Enfin, un petit lien historique avec la révolution française est à faire.

«Durant l’ensemble de la période révolutionnaire [française], [les femmes] occupent la rue dans les semaines précédents les insurrections, et appellent les hommes à l’action, en les traitant de lâches. De cette façon, les femmes pénètrent la sphère du politique et y jouent un rôle actif. Mais dès que les associations révolutionnaires dirigent l’événement, les femmes sont exclues du peuple délibérant, du corps du peuple armé (garde nationale), des comités locaux et des associations politiques.»[2]

Mais elles trouvent le moyen de prendre une part active à la vie politique comme «Jacobines» en se présentant à la tribune des assemblées révolutionnaires, tout en tricotant pour gagner leur vie, se tenir au chaud et ainsi économiser les charbons de la maison qui coûtent cher. Par leurs cris et leurs voix indignées, elles influençaient les législateurs assemblés. Par la suite, «les tricoteuses de Robespierre» se rendaient sur le lieu de la guillotine, toujours en tricotant, pour participer à la vindicte populaire contre les guillotinés. C’est malheureusement surtout cette image négative que l’histoire machiste, la littérature[3] et le cinéma ont gardé d’elles. Quelques mois plus tard, la révolution se tourne contre elles.

«La Convention interdit aux femmes l’accès à ses tribunes, elles sont pourchassées durant la nuit, puis, trois jours plus tard, bannies de toute forme d’assemblée politique et de tout attroupement de plus de cinq personnes dans la rue[4]. Cette volonté de tenir les femmes à l’écart de la vie politique, quel que soit le parti dont elles se réclament, reflète les craintes de la société quant à la possible violence des femmes, [craintes] qui [ont] parfois pris des proportions démesurées en l’an II.»[5]

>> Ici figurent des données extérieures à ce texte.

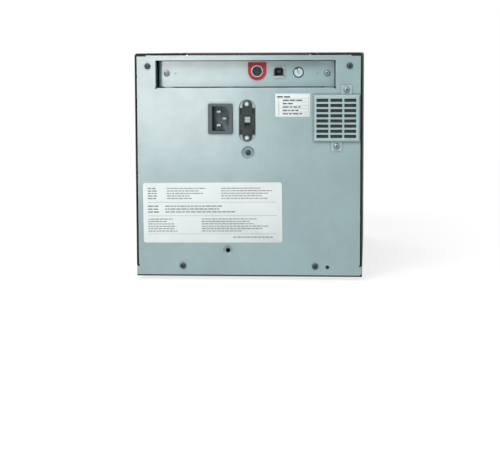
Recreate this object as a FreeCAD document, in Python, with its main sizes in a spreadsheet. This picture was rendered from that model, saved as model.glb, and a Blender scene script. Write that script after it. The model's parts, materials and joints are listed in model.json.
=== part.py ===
import FreeCAD, Part
import math
import os
import re

import Sketcher
from FreeCAD import Placement, Rotation, Vector

# Disc label printer: a thermal ribbon printer that draws a 120 mm disc under its head on a sliding tray.
# X runs across, Y from the operator's side (-) to the connector side (+), Z up; the origin is on the
# table under the middle of the housing. "Left" and "right" are the operator's.

SIZES = {
    # housing
    "half_wide": 117.5,
    "body_top": 235,
    "foot_high": 4,
    "front_face": -200,
    "bezel_back": -178,
    "panel_face": 196,
    "gauge": 1.2,
    "lip_top": 15,
    "seam": 0.2,
    # feet and base
    "foot_across": 95,
    "foot_along": 145,
    "foot_wide": 7.5,
    "foot_narrow": 6,
    "base_flange_top": 22,
    "intake_y": -90,
    "intake_half": 26,
    "intake_wide": 4,
    "intake_pitch": 10,
    "intake_count": 12,
    # outer cover with the sunken channel that takes the lid
    "cover_corner": 3,
    "channel_half": 71.5,
    "channel_floor": 229.9,
    "channel_round": 1.1,
    "access_half": 66,
    "access_front": -170,
    "access_rear": 8,
    "access_corner": 6,
    "ear_inner": 97,
    "ear_low": 213,
    # lid and its knuckle hinge
    "lid_half": 69.5,
    "lid_front": -198,
    "lid_flange_low": 230.6,
    "lid_corner": 5,
    "lid_round": 1,
    "hinge_y": 190.5,
    "hinge_z": 232.6,
    "knuckle_radius": 2.4,
    "knuckle_bore": 1.05,
    "pin_radius": 1,
    "knuckle_reach": 2.9,
    "knuckle_long": 18,
    "knuckle_gap": 0.3,
    "leaf_front": 172,
    # rear panel
    "panel_low": 5.4,
    "panel_half_low": 117.2,
    "panel_half": 115.3,
    "panel_top": 232.8,
    "panel_corner_x": 106,
    "panel_corner_z": 231.8,
    "panel_flange": 10,
    "window_left": -89.5,
    "window_right": 95.5,
    "window_low": 199.7,
    "window_high": 227.7,
    "upper_screw_x": 104.1,
    "upper_screw_z": 221.8,
    "lower_screw_x": 68.9,
    "lower_screw_z": 14.8,
    "screw_head": 3.15,
    "screw_tall": 2,
    "screw_shank": 1.5,
    "screw_hole": 1.7,
    "screw_long": 6,
    "spare_hole_x": -81.7,
    "spare_hole_z": 13.9,
    "dimple_x": 0.5,
    "dimple_z": 132.9,
    "dimple_mouth": 7,
    "dimple_slope": 54,
    "dimple_deep": 1.8,
    "low_dimple_x": 21.8,
    "low_dimple_z": 31,
    "low_dimple_mouth": 5.3,
    "low_dimple_hole": 2.35,
    "window_round": 0.8,
    "relief_radius": 1.1,
    # recessed connector plate
    "io_face": 185,
    "io_thick": 1,
    "io_left": -89,
    "io_right": 94.6,
    "io_low": 200.5,
    "io_high": 227,
    "io_flange": 9,
    "io_bend_left": 1.4,
    "io_bend_right": 4.5,
    "io_screw_left": -80.8,
    "io_screw_right": 85.5,
    "io_screw_z": 214.3,
    "io_pip_left": -70.7,
    "io_pip_right": 76.4,
    # connectors on the plate
    "board_top": 209.4,
    "board_thick": 1.6,
    "din_x": -8.5,
    "din_z": 216.4,
    "din_ring": 6,
    "din_ring_wall": 0.8,
    "din_proud": 2,
    "din_body_half": 7,
    "din_pin_ring": 2.9,
    "din_pin": 0.9,
    "surround_half": 9.5,
    "surround_top": 225.7,
    "surround_thick": 0.9,
    "usb_x": -30.95,
    "usb_half": 6.05,
    "usb_low": 209.5,
    "usb_high": 221.3,
    "usb_wall": 0.5,
    "usb_proud": 1.6,
    "usb_deep": 12,
    "usb_lip": 0.7,
    "usb_mouth_half": 4.5,
    "usb_mouth_low": 211.8,
    "usb_mouth_high": 219.7,
    "usb_chamfer": 1.7,
    "usb_tongue_half": 2.3,
    "usb_tongue_low": 214.4,
    "usb_tongue_high": 217.2,
    "mode_x": -51.2,
    "mode_z": 215.15,
    "mode_collar": 5.5,
    "mode_body_half": 5.8,
    "mode_rotor": 4.4,
    "mode_floor": 2.2,
    "mode_slot": 1,
    "mode_lean": 20,
    "shelf_low": 198.4,
    "shelf_top": 199.6,
    "shelf_left": -85,
    "shelf_right": 90,
    "shelf_front": 149,
    "shelf_rear": 183,
    # mains inlet
    "inlet_left": 16.2,
    "inlet_right": 41.5,
    "inlet_low": 152,
    "inlet_high": 183.4,
    "inlet_proud": 2.6,
    "inlet_round": 0.8,
    "inlet_body_inset": 1.8,
    "inlet_back": 168,
    "socket_left": 19.7,
    "socket_right": 37.3,
    "socket_low": 155.4,
    "socket_high": 180.7,
    "socket_chamfer": 4.6,
    "socket_floor": 181.5,
    "blade_long": 4,
    "blade_thick": 2,
    "blade_tip": 195,
    "line_x": 30.7,
    "earth_x": 24.7,
    "earth_z": 168,
    "line_spread": 7,
    "terminal_back": 159,
    # voltage selector in its pressed recess
    "select_x": 1.1,
    "select_half": 8.25,
    "select_low": 143.9,
    "select_high": 187.1,
    "select_deep": 1.6,
    "select_block_low": 151.3,
    "select_block_high": 178.8,
    "select_block_half": 7.9,
    "select_ear_half": 5.1,
    "select_round": 0.8,
    "select_clip_long": 5.3,
    "select_clip_wide": 1.8,
    "select_clip_left": 6.6,
    "select_clip_right": -5.7,
    "select_ear_low": 144.6,
    "select_ear_high": 186.6,
    "select_back": 179,
    "select_body_half": 6,
    "rivet_low": 148,
    "rivet_high": 182.9,
    "rivet_radius": 2.75,
    "knob_x": 0.8,
    "knob_half": 2.7,
    "knob_low": 163.9,
    "knob_high": 169.7,
    "knob_travel": 3.5,
    "knob_gap": 0.3,
    "knob_frame": 1.5,
    # fan and its slotted guard
    "guard_left": -114.6,
    "guard_right": -67.3,
    "guard_low": 144.4,
    "guard_high": 192.5,
    "guard_proud": 4,
    "guard_wall": 1,
    "guard_edge": 1.6,
    "guard_slot_wide": 12.2,
    "guard_slot_high": 3.3,
    "guard_slot_x": -110.9,
    "guard_column": 14.2,
    "guard_slot_z": 148.2,
    "guard_row": 5.27,
    "guard_rows": 8,
    "guard_tab_half": 5.5,
    "guard_tab_reach": 9.8,
    "guard_tab_round": 1.2,
    "guard_top_tab": -101,
    "guard_low_tab": -90.8,
    "filter_thick": 2.7,
    "filter_gap": 0.15,
    "fan_x": -91,
    "fan_z": 168.4,
    "fan_half": 20,
    "fan_thick": 20,
    "fan_bore": 18.8,
    "fan_sweep": 18,
    "fan_hub": 8.5,
    "fan_blade": 1,
    "fan_blades": 7,
    "fan_pitch": 38,
    "fan_screw": 16,
    # side plates that carry the mechanism
    "plate_inner": 70,
    "plate_thick": 2,
    "plate_front": -172,
    "plate_rear": 148,
    "plate_top": 222,
    "plate_foot": 14,
    "tie_front": -163,
    "tie_rear": 138,
    "tie_low": 60,
    "tie_high": 212,
    "plate_hole": 17,
    "plate_hole_cut": 9,
    "plate_hole_pitch": 44,
    "plate_hole_rear": 116,
    "plate_hole_high": 168,
    "plate_hole_low": 75,
    # tray, disc seat and drive
    "tray_half": 66,
    "tray_front": -198,
    "tray_rear": 62,
    "tray_low": 111,
    "tray_top": 120,
    "tray_corner": 5,
    "disc_y": -125,
    "disc_seat": 60.6,
    "seat_floor": 118.7,
    "seat_relief": 23,
    "relief_floor": 117.9,
    "scoop_x": 51,
    "scoop_radius": 15,
    "scoop_floor": 116.4,
    "hub_radius": 7.4,
    "hub_top": 119.8,
    "hub_low": 114,
    "hub_slot": 1.2,
    "rib_pocket_floor": 113.5,
    "rib_pocket_long": 27,
    "rib_pocket_front": -56,
    "rib_pocket_half": 40,
    "rib_wide": 3,
    "guide_inner": 63,
    "guide_low": 106.5,
    "guide_top": 123.5,
    "guide_front": -176,
    "guide_rear": 147,
    "guide_play": 0.3,
    "rack_module": 1.5,
    "rack_right": -52,
    "rack_left": -58,
    "rack_pitch_z": 108.9,
    "rack_back": 114,
    "rack_teeth": 50,
    "rack_gap": 0.8,
    "pinion_y": -82,
    "pinion_teeth": 14,
    "pinion_z": 98.3,
    "backlash": 0.28,
    "gear_play": 0.36,
    "motor_half": 21,
    "motor_long": 34,
    "motor_boss": 11,
    "motor_shaft": 2.5,
    "platen_radius": 8,
    "platen_y": -100,
    "platen_z": 102.85,
    "platen_left": -46,
    "platen_right": 60,
    "platen_shaft": 2.5,
    "bearing_fit": 0.05,
    "slip_fit": 0.03,
    # print head, pivot and lift cams
    "pivot_y": -60,
    "pivot_z": 150,
    "pivot_radius": 4,
    "head_half": 60,
    "head_front": -112,
    "head_rear": -88,
    "head_low": 126,
    "head_top": 134,
    "ridge_low": 123.4,
    "ridge_half": 3,
    "carrier_half": 61.5,
    "carrier_wall": 2,
    "fin_count": 9,
    "fin_pitch": 13,
    "cam_y": -100,
    "cam_z": 143.25,
    "cam_radius": 8,
    "cam_offset": 1.25,
    "cam_x": 40,
    "cam_wide": 6,
    "cam_shaft": 4,
    "cam_motor_radius": 14,
    "cam_motor_long": 30,
    # ribbon
    "spool_half": 62.5,
    "spool_flange": 1.5,
    "core_outer": 13,
    "core_inner": 8,
    "ribbon_half": 58,
    "supply_y": -30,
    "supply_z": 190,
    "supply_flange": 30,
    "supply_wound": 24,
    "takeup_y": -140,
    "takeup_z": 190,
    "takeup_flange": 26,
    "takeup_wound": 16,
    "spindle": 4,
    "bar_radius": 4,
    "bar_front": -124,
    "bar_rear": -76,
    "bar_z": 124.5,
    "film_thick": 0.3,
    "gear_module": 1,
    "gear_teeth": 48,
    "drive_teeth": 12,
    "gear_left": 74,
    "gear_right": 79,
    "ribbon_motor_radius": 18,
    "ribbon_motor_left": 83,
    "ribbon_motor_long": 28,
    # electronics
    "supply_case_left": -62,
    "supply_case_right": 36,
    "supply_case_front": 4,
    "supply_case_rear": 134,
    "supply_case_top": 44,
    "logic_half": 60,
    "logic_front": -158,
    "logic_rear": -14,
    "logic_low": 13,
    "standoff": 6,
    # moulded front and its operator panel
    "bezel_wall": 2.5,
    "bezel_edge": 2.4,
    "slot_half": 67.5,
    "slot_low": 109.4,
    "slot_high": 121.8,
    "collar_wall": 2.2,
    "panel_pad_left": 74,
    "panel_pad_right": 106,
    "panel_pad_low": 144,
    "panel_pad_high": 208,
    "panel_pad_deep": 1.2,
    "button_x": 90,
    "power_z": 154,
    "eject_z": 176,
    "button_radius": 4.5,
    "power_radius": 6,
    "button_gap": 0.25,
    "button_proud": 0.9,
    "button_flange": 1.6,
    "button_board": -189,
    "lens_z": 198,
    "lens_half": 2,
    "lens_tall": 1.2,
    "lens_pitch": 8,
}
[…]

[1] http://www.montrealgazette.com/touch/m-photo.html?id=6717889&p=6, 2 juin 2012, par Graham Hughes

[2] Collectif, http://www.thucydide.com/realisations/comprendre/femmes/femmes2.htm

[3] Chateaubriand dans ses Mémoires d’Outre Tombe (1848), présente davantage les tricoteuses sous l’échafaud comme un sabbat de sorcières révolutionnaires. Dickens (1859)  les présente comme des monstres. Au cinéma, dans l’adaptation de son roman A Tale o Ttwo Cities, J. Conway, cela est encore plus net. Dans l’histoire nationale française, on a retenu davantage l’expression «furie de guillotine» que de «tricoteuse» qui a d’abord son entrée dans le dictionnaire de Reinhard (1795), alors que le phénomène des guillotines est survenu après les assemblées populaires des tricoteuses. Intéressant phénomène de transformation de réalité.

[4] À tout hasard, il est intéressant de noter que la loi 78 contre la grève étudiante prévoyait, à l’origine, interdire des rassemblements de plus de 10 personnes, hommes et femmes confondus.